Music is neurologically special in the way that it stimulates many parts of the brain at once. This means that even if parts of the brain are damaged, music can still reach other parts.

Playlist for Life has now launched at St Andrew’s Hospice!

More than 20 years of research shows that listening to a personal playlist can make living with dementia easier and happier. By choosing songs and music that have an attachment to memories and emotions, it can enhance your life.

St Andrew’s Hospice are looking to show you that having a unique and personal playlist, that connects to you and your family’s life, will help you cope with any life-limiting illness. Playlist for Life can also be used for respite, day-to-day routine, relaxation or anxiety prevention.

If the word “playlist” makes you think that it’s all technical and puts you off, never fear. We are recruiting the help of students from local colleges and people who study music to help anybody who doesn’t know where to start with it. You can make a playlist on phones, computers, CD players, iPods, MP3 players – it doesn’t even have to be individual songs, it could be a collection of CD’s, vinyl records, tapes, videos, sheet music – whatever way you want to make your playlist, you can do it.

Our team have an easy start guide for you to follow and find a few select songs or albums that are special to you and from there our Well-being Team can help you to set up your very own Playlist For Life! They are on hand to help anybody at our weekly Coffee Mornings from 10am until 12pm, within the main hub of the hospice. Anyone is welcome to these Drop-In Support session's and it's always lovely to see new faces.

If you don't know where to start, don't worry, our team have created booklets from each decade from the Playlist For Life 100 Years Book, which is full of songs for you to begin looking for songs that mean a lot to you. www.playlistforlife.org.uk/100-years-book

Music is neurologically special in the way that it stimulates many parts of the brain at once. This means that even if parts of the brain are damaged, music can still reach other parts. Playlist for Life promotes the use of therapeutic scheduling – i.e. timing listening sessions for thirty minutes before difficult times or activities such as the taking of medication.

Along with the Playlist for Life, we are also asking for people to donate old iPods, CD players, MP3 players, or anything that you can play music on to help the people that will benefit from these playlists.

As well as bringing back old memories, it can be a way for you to bond and find music that you love together. It could be that you share the first song you danced to at your wedding with your granddaughter or you could share the song that you listened to when you got your first record with your son, it’s a way of bringing everyone together through music and song.

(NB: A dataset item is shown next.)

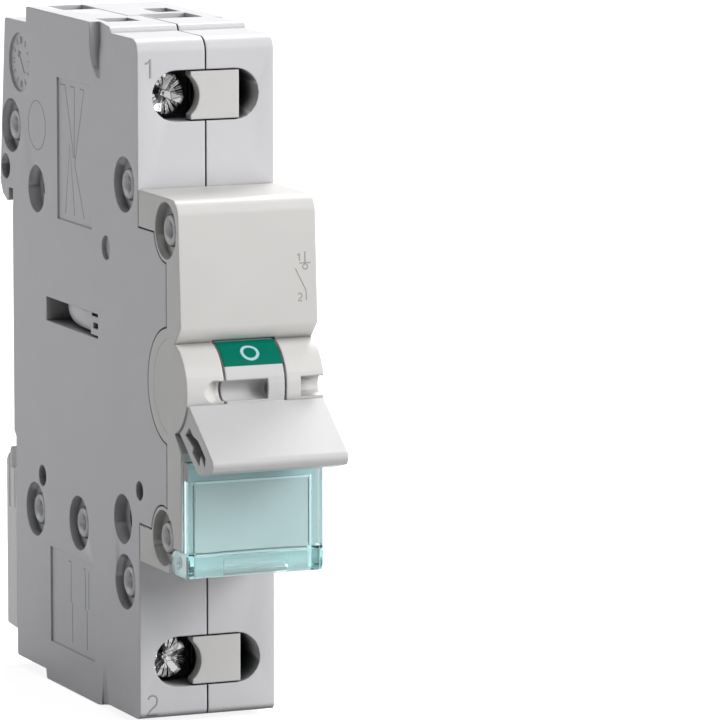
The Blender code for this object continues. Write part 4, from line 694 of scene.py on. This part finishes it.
def sparkling_plate():
    """Bright zinc over a pressed head, with painted glints in light and dark cells and painted
    shade between them.
    """
    metal = bpy.data.materials.new("bright zinc screw")
    metal.use_nodes = True
    tree = metal.node_tree
    add, wire = tree.nodes.new, tree.links.new
    shader = tree.nodes["Principled BSDF"]
    shader.inputs["Metallic"].default_value = 1.0
    shader.inputs["Roughness"].default_value = 0.17
    place = add("ShaderNodeTexCoord")
    cells, borders = add("ShaderNodeTexVoronoi"), add("ShaderNodeTexVoronoi")
    borders.feature = "DISTANCE_TO_EDGE"
    for sparkle_cells in (cells, borders):
        sparkle_cells.inputs["Scale"].default_value = SPARKLE_CELLS
        wire(place.outputs["Object"], sparkle_cells.inputs["Vector"])
    # Painted light: the cells' light and dark tones stand for glints in the plating, and the dark
    # lines at their edges for shade. The bump gives the real dents.
    tone = add("ShaderNodeSeparateColor")
    wire(cells.outputs["Color"], tone.inputs["Color"])
    painted_glint = add("ShaderNodeMapRange")
    painted_glint.inputs["To Min"].default_value = 0.30
    painted_glint.inputs["To Max"].default_value = 0.80
    wire(tone.outputs["Red"], painted_glint.inputs["Value"])
    line = add("ShaderNodeMapRange")
    line.inputs["From Max"].default_value = 0.09
    line.inputs["To Min"].default_value = 0.55
    wire(borders.outputs["Distance"], line.inputs["Value"])
    shade = add("ShaderNodeMath")
    shade.operation = "MULTIPLY"
    wire(painted_glint.outputs["Result"], shade.inputs[0])
    wire(line.outputs["Result"], shade.inputs[1])
    grey = add("ShaderNodeCombineColor")
    for channel in ("Red", "Green", "Blue"):
        wire(shade.outputs["Value"], grey.inputs[channel])
    wire(grey.outputs["Color"], shader.inputs["Base Color"])
    bump = add("ShaderNodeBump")
    bump.inputs["Strength"].default_value = 0.55
    bump.inputs["Distance"].default_value = 0.12 * MM
    wire(cells.outputs["Distance"], bump.inputs["Height"])
    wire(bump.outputs["Normal"], shader.inputs["Normal"])
    return metal


def driver_recess(u, v):
    """Depth of the head's face at (u, v): ridged quarters round a cross, dished to the middle."""
    r, way = math.hypot(u, v), math.atan2(v, u)
    ridge = RIDGE_DEEP * (0.5 - 0.5 * math.cos(RIDGES * way)) * min(1.0, r / RIDGE_FULL)
    deepest = ridge + max(0.0, DISH_DEEP - DISH_SLOPE * r)
    for a, b in ((u, v), (v, u)):
        wall = (CROSS_HALF + CROSS_TAPER * abs(a) - abs(b)) / CROSS_WALL
        deepest = max(deepest, min(1.0, max(0.0, wall)) * (CROSS_DEEP - CROSS_SLOPE * abs(a)))
    return deepest


def screw_head(level):
    """The screw, spun from its profile, with the recess pressed into the fine mesh of its face."""
    low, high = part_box(f"terminal_screw_{level}")
    profile = [(HEAD_FACE * i / HEAD_RINGS, HEAD_FRONT) for i in range(HEAD_RINGS + 1)]
    profile += [(HEAD_RADIUS - 0.12 * MM, HEAD_FRONT + 0.10 * MM),
                (HEAD_RADIUS, HEAD_FRONT + 0.35 * MM), (HEAD_RADIUS, HEAD_BACK),
                (SHANK_RADIUS, HEAD_BACK), (SHANK_RADIUS, high.y - TIP_TALL),
                (TIP_RADIUS, high.y), (0, high.y)]
    bm = turned([(r, y, 0) for r, y in profile], (0, 1, 0), 144)
    for vert in bm.verts:
        if vert.co.y < HEAD_FRONT + 0.005 * MM:
            vert.co.y += driver_recess(vert.co.x, vert.co.z)
    bmesh.ops.recalc_face_normals(bm, faces=bm.faces)
    bmesh.ops.rotate(bm, verts=bm.verts, cent=(0, 0, 0),
                     matrix=Matrix.Rotation(math.radians(SCREW_TURN[level]), 3, "Y"))
    bmesh.ops.translate(bm, verts=bm.verts, vec=(SCREW_X, 0, (low.z + high.z) / 2))
    piece = put(f"clamp_screw_{level}", meshed(bm, f"clamp_screw_{level}"), bright_plate, 35)
    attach(piece, f"screw_{level}")
    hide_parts(f"terminal_screw_{level}")


bright_plate = sparkling_plate()
for level in ("upper", "lower"):
    screw_head(level)
    merged_copy(f"terminal_cage_{level}", f"cage_{level}", f"cage_{level}", axle_steel)

# Beside each screw a grey block fills most of the opening, flush with the shoulder, and leaves a
# half-moon that looks down into the terminal room.
block_plastic = moulding("terminal block plastic", (0.615, 0.611, 0.600))
for level in ("upper", "lower"):
    merged_copy(f"terminal_insert_{level}", f"block_{level}", "housing", block_plastic, angle=20)

# The rail clip is a separate foot in a paler grey, moulded with its own spring, that slides down
# to free the rail.
clip_plastic = moulding("clip plastic", (0.94, 0.935, 0.925), roughness=0.46, hollow=1.0)
merged_copy("rail_clip", "foot_clip", "clip", clip_plastic)

# The label window is a flap of clear aqua plastic on two studs. Light gathers in its edges, and
# lamps shine through it on the card behind.
WINDOW_FACE = (0.850, 0.915, 0.925)
WINDOW_SHADOW = (0.62, 0.62, 0.63)
WINDOW_DEPTH = (0.12, 0.72, 0.74)
WINDOW_DENSITY = 180.0
WINDOW_EDGE = 0.16 * MM


def clear_plastic():
    """Clear plastic that takes its colour from the depth of plastic that light goes through."""
    clear = bpy.data.materials.new("clear aqua plastic")
    clear.use_nodes = True
    tree = clear.node_tree
    add, wire = tree.nodes.new, tree.links.new
    shader = tree.nodes["Principled BSDF"]
    shader.inputs["Transmission Weight"].default_value = 1.0
    shader.inputs["IOR"].default_value = 1.49
    place = add("ShaderNodeTexCoord")
    flow = add("ShaderNodeTexNoise")
    flow.inputs["Scale"].default_value = 260
    wire(place.outputs["Object"], flow.inputs["Vector"])
    shade = add("ShaderNodeMix")
    shade.data_type = "RGBA"
    shade.inputs["A"].default_value = (*WINDOW_FACE, 1)
    shade.inputs["B"].default_value = (*(c * 0.97 for c in WINDOW_FACE), 1)
    wire(flow.outputs["Fac"], shade.inputs["Factor"])
    wire(shade.outputs["Result"], shader.inputs["Base Color"])
    rough = add("ShaderNodeMapRange")
    rough.inputs["To Min"].default_value = 0.01
    rough.inputs["To Max"].default_value = 0.04
    wire(flow.outputs["Fac"], rough.inputs["Value"])
    wire(rough.outputs["Result"], shader.inputs["Roughness"])
    through = add("ShaderNodeBsdfTransparent")
    through.inputs["Color"].default_value = (*WINDOW_SHADOW, 1)
    ray = add("ShaderNodeLightPath")
    choose = add("ShaderNodeMixShader")
    wire(ray.outputs["Is Shadow Ray"], choose.inputs["Fac"])
    wire(shader.outputs["BSDF"], choose.inputs[1])
    wire(through.outputs["BSDF"], choose.inputs[2])
    wire(choose.outputs["Shader"], tree.nodes["Material Output"].inputs["Surface"])
    depth = add("ShaderNodeVolumeAbsorption")
    depth.inputs["Color"].default_value = (*WINDOW_DEPTH, 1)
    depth.inputs["Density"].default_value = WINDOW_DENSITY
    wire(depth.outputs["Volume"], tree.nodes["Material Output"].inputs["Volume"])
    return clear


flap = merged_copy("label_window", "flap", "window", clear_plastic(), angle=30)
edge_round = flap.modifiers.new("Moulded edges", "BEVEL")
edge_round.width = WINDOW_EDGE
edge_round.segments = 2
edge_round.limit_method = "ANGLE"
edge_round.angle_limit = math.radians(50)

# The label behind the flap is a plain card. A thin pale strip over its upper edge is a painted
# highlight, and shows as a bright line.
HIGHLIGHT_STRIP_SIZE = (15.2 * MM, 0.12 * MM, 0.30 * MM)
HIGHLIGHT_STRIP_PLACE = (-0.22 * MM, -57.79 * MM, -11.06 * MM)
card_paper = moulding("label card", (0.63, 0.58, 0.575), roughness=0.8, grain=0.6,
                      corner=0.02 * MM, hollow=1.0)
merged_copy("label_card", "card", "housing", card_paper)
# The pale strip is a painted highlight along the card's top edge.
highlight_strip_material = moulding("painted highlight strip", (0.90, 0.90, 0.88), roughness=0.7, corner=0.02 * MM, hollow=1.0)
bm = bmesh.new()
bmesh.ops.create_cube(bm, size=1.0)
bmesh.ops.scale(bm, verts=bm.verts, vec=HIGHLIGHT_STRIP_SIZE)
bmesh.ops.translate(bm, verts=bm.verts, vec=HIGHLIGHT_STRIP_PLACE)
painted_highlight_strip = put("painted_highlight_strip", meshed(bm, "painted_highlight_strip"), highlight_strip_material)
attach(painted_highlight_strip, "housing")

# The part stands on a plain pale sheet that keeps its shadow. The sheet and the room behind it
# show as white to the eye and in reflections, and are grey and nearly dark to all other light.
FLOOR_Z = -42.9 * MM
FLOOR_HALF = 6.0
FLOOR_GREY = (0.40, 0.40, 0.40)
ROOM_WHITE = (1, 1, 1)
ROOM_FILL = (0.96, 0.97, 1.0)


def seen_straight(tree):
    """One for rays from the camera, a mirror or through glass, and zero for all other light."""
    ray = tree.nodes.new("ShaderNodeLightPath")
    seen = ray.outputs["Is Camera Ray"]
    for kind in ("Is Glossy Ray", "Is Transmission Ray"):
        either = tree.nodes.new("ShaderNodeMath")
        either.operation = "MAXIMUM"
        tree.links.new(seen, either.inputs[0])
        tree.links.new(ray.outputs[kind], either.inputs[1])
        seen = either.outputs["Value"]
    return seen


def pale_sheet():
    """Matt sheet whose own glow lifts it to white where it is seen, a little less near the part."""
    sheet = bpy.data.materials.new("pale floor")
    sheet.use_nodes = True
    tree = sheet.node_tree
    add, wire = tree.nodes.new, tree.links.new
    shader = tree.nodes["Principled BSDF"]
    shader.inputs["Base Color"].default_value = (*FLOOR_GREY, 1)
    shader.inputs["Roughness"].default_value = 0.9
    shader.inputs["Specular IOR Level"].default_value = 0.0
    glow = add("ShaderNodeEmission")
    place = add("ShaderNodeTexCoord")
    far = add("ShaderNodeVectorMath")
    far.operation = "LENGTH"
    wire(place.outputs["Object"], far.inputs[0])
    fade = add("ShaderNodeMapRange")
    fade.inputs["From Min"].default_value = 0.08
    fade.inputs["From Max"].default_value = 0.35
    fade.inputs["To Min"].default_value = 0.88
    wire(far.outputs["Value"], fade.inputs["Value"])
    wire(fade.outputs["Result"], glow.inputs["Strength"])
    lift = add("ShaderNodeAddShader")
    wire(shader.outputs["BSDF"], lift.inputs[0])
    wire(glow.outputs["Emission"], lift.inputs[1])
    pick = add("ShaderNodeMixShader")
    wire(seen_straight(tree), pick.inputs["Fac"])
    wire(shader.outputs["BSDF"], pick.inputs[1])
    wire(lift.outputs["Shader"], pick.inputs[2])
    wire(pick.outputs["Shader"], tree.nodes["Material Output"].inputs["Surface"])
    return sheet


bm = bmesh.new()
bmesh.ops.create_grid(bm, x_segments=1, y_segments=1, size=FLOOR_HALF)
bmesh.ops.translate(bm, verts=bm.verts, vec=(0, 0, FLOOR_Z))
floor = put("floor", meshed(bm, "floor"), pale_sheet())

room = bpy.data.worlds.new("studio")
bpy.context.scene.world = room
room.use_nodes = True
tree = room.node_tree
tree.nodes.clear()
pick = tree.nodes.new("ShaderNodeMixShader")
tree.links.new(seen_straight(tree), pick.inputs["Fac"])
for socket, colour, strength in ((1, ROOM_FILL, 0.02), (2, ROOM_WHITE, 1.0)):
    back = tree.nodes.new("ShaderNodeBackground")
    back.inputs["Color"].default_value = (*colour, 1)
    back.inputs["Strength"].default_value = strength
    tree.links.new(back.outputs["Background"], pick.inputs[socket])
out = tree.nodes.new("ShaderNodeOutputWorld")
tree.links.new(pick.outputs["Shader"], out.inputs["Surface"])

# Five square soft lamps light the part from the right, the front, above and behind, so that the
# left side falls into an even half shade. Their light is close to white.
SOFTBOXES = (  # name, place, aim, size, power and colour
    ("right key", (0.95, -0.85, 0.50), (0, -0.03, 0), 0.6, 14.6, (1.0, 0.99, 0.985)),
    ("front soft", (0.55, -1.0, 0.85), (0, -0.03, 0), 0.7, 2.9, (0.99, 0.99, 1.0)),
    ("top soft", (0.0, -0.75, 1.05), (0, -0.03, 0), 0.7, 4.3, (1, 1, 1)),
    ("rear top", (0.55, 0.55, 1.0), (0, -0.02, 0), 0.6, 14.0, (1, 1, 1)),
    ("back fill", (-0.95, 0.85, 0.40), (0, -0.03, 0), 0.8, 3.6, (0.97, 0.98, 1.0)),
)

for name, place, aim, size, power, colour in SOFTBOXES:
    lamp = bpy.data.lights.new(name, "AREA")
    lamp.shape = "SQUARE"
    lamp.size = size
    lamp.energy = power
    lamp.color = colour
    holder = bpy.data.objects.new(name, lamp)
    holder.location = place
    holder.rotation_euler = (Vector(aim) - Vector(place)).to_track_quat("-Z", "Y").to_euler()
    bpy.context.scene.collection.objects.link(holder)

# The camera stands far off to the left of the part and a little above it, with a long lens. Its
# place and its line of sight were fitted to the photo.
LOOK_FROM = Vector((-290.22, -775.21, 116.46)) * MM
LOOK_ALONG = Vector((0.38646, 0.91088, -0.14472))
LENS = 329.94

eye = bpy.data.cameras.new("camera")
eye.lens = LENS
eye.sensor_width = 36
eye.clip_start = 0.05
eye.clip_end = 50
camera = bpy.data.objects.new("camera", eye)
camera.location = LOOK_FROM
camera.rotation_euler = LOOK_ALONG.to_track_quat("-Z", "Y").to_euler()
bpy.context.scene.collection.objects.link(camera)
bpy.context.scene.camera = camera
bpy.context.scene.view_settings.view_transform = "Standard"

The first Playlist For Life at St Andrew's Hospice has been started by Brian and Dawn. Dawn is suffering from dementia and Brian has put together a selection of songs chosen from the 1960s through to the present day. Brian spent hours looking through the Top 10 Hits of each year online and then looked through their own music collection to carefully pick out songs that meant a lot to them both. Now, with the help of our Well-being Team, they plan to create a CD that can be played at home, in the car or at appointments.